I have a deep concern, that if I don’t eventually do something with myself and start giving back to the world, I will eventually morph into a walking dead citizen of the world who wakes up every day goes off to a job that has no meaning besides enslaving her to earning just enough to feed herself, pay the bills, and keep a roof over her head, living from pay check to pay check. Life would eventually loose meaning. I will no longer do the things that bring joy to my life like traveling to new places, meeting new people, enjoying the company of friends and family and a life partner. God will simply become an extraterrestrial being up beyond the big blue sky and I will only seek God on that one special day set aside during the week, or when i’m only in need of some material substance. I’m afraid I will gain that life of routine that surrounds me.
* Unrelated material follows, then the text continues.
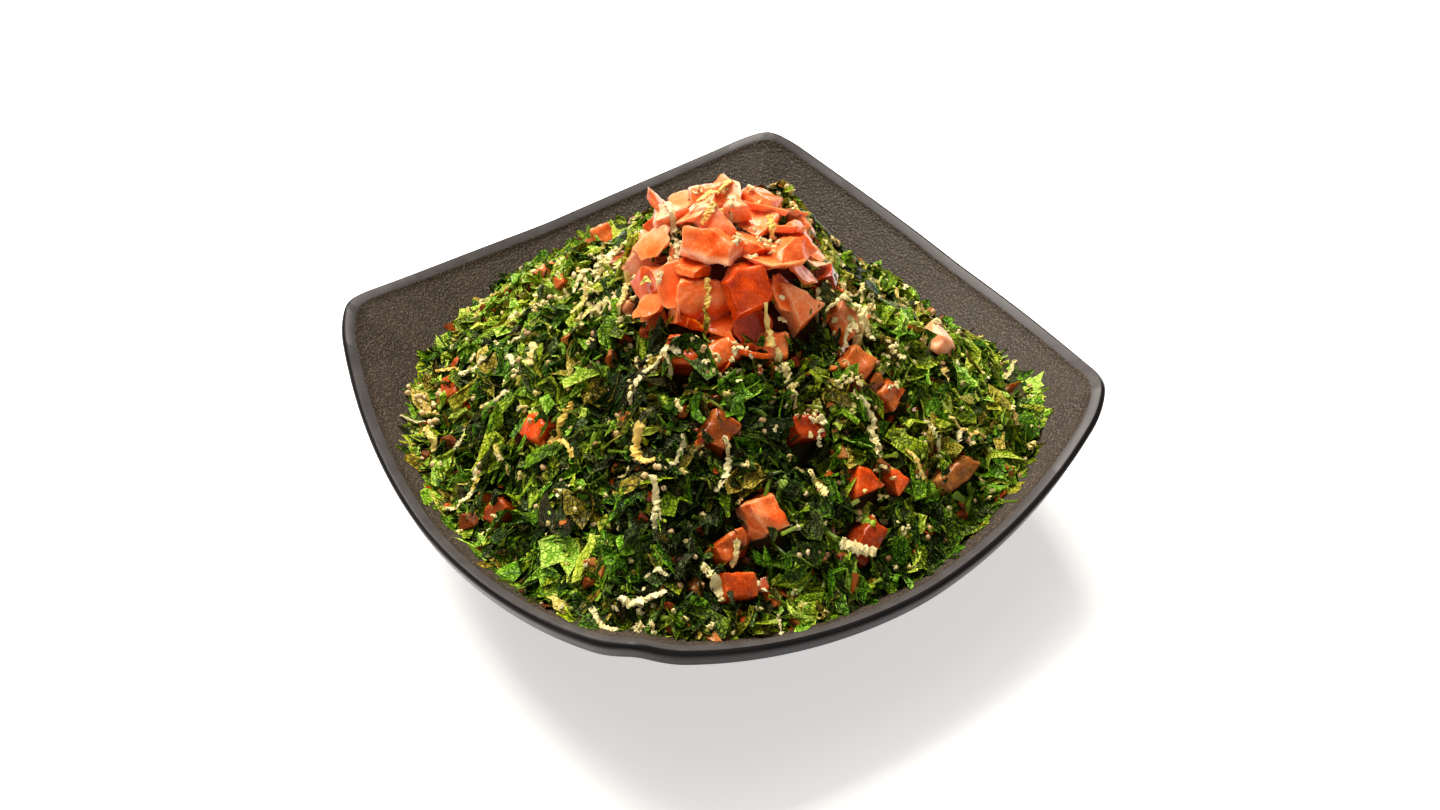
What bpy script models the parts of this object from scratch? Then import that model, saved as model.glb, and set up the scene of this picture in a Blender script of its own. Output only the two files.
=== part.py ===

I admit that I do desire to have all the things that bring joy to my heart!!! Love, Family, lots of travels, romance, most of all I desire to make a difference in this world by helping others, I would love a home to return to after being abroad, I desire to get the most out of life while i’m here living, I yearn to always to continue to grow spiritually and consciously be in the presence of God day in and day out. I desire a career that brings joy and satifaction.
Not knowing is driving me nuts not being sure about anything right now in my life is making me gaze off into the direction of a person claiming to know, but know what?
Can a psychic bring that assurance? I don’t doubt the works that a psychic can do, shit I’m not even sure of the works that a psychic can perform, but I’m sure if I continue put in the physical, mental, and spiritual works I will be able to find all the answers without the help of a psychic, when I take the time to reflect truly reflect on my past and bring myself into the NOW, I gain clarity and I can see the works that the Lord has performed in my life and as God is my witness. all i need is just a little bit of faith as small as a mustard seed, and I’m assured that the only psychic I need is the Lord.
All will be just fine and nothing is in vain.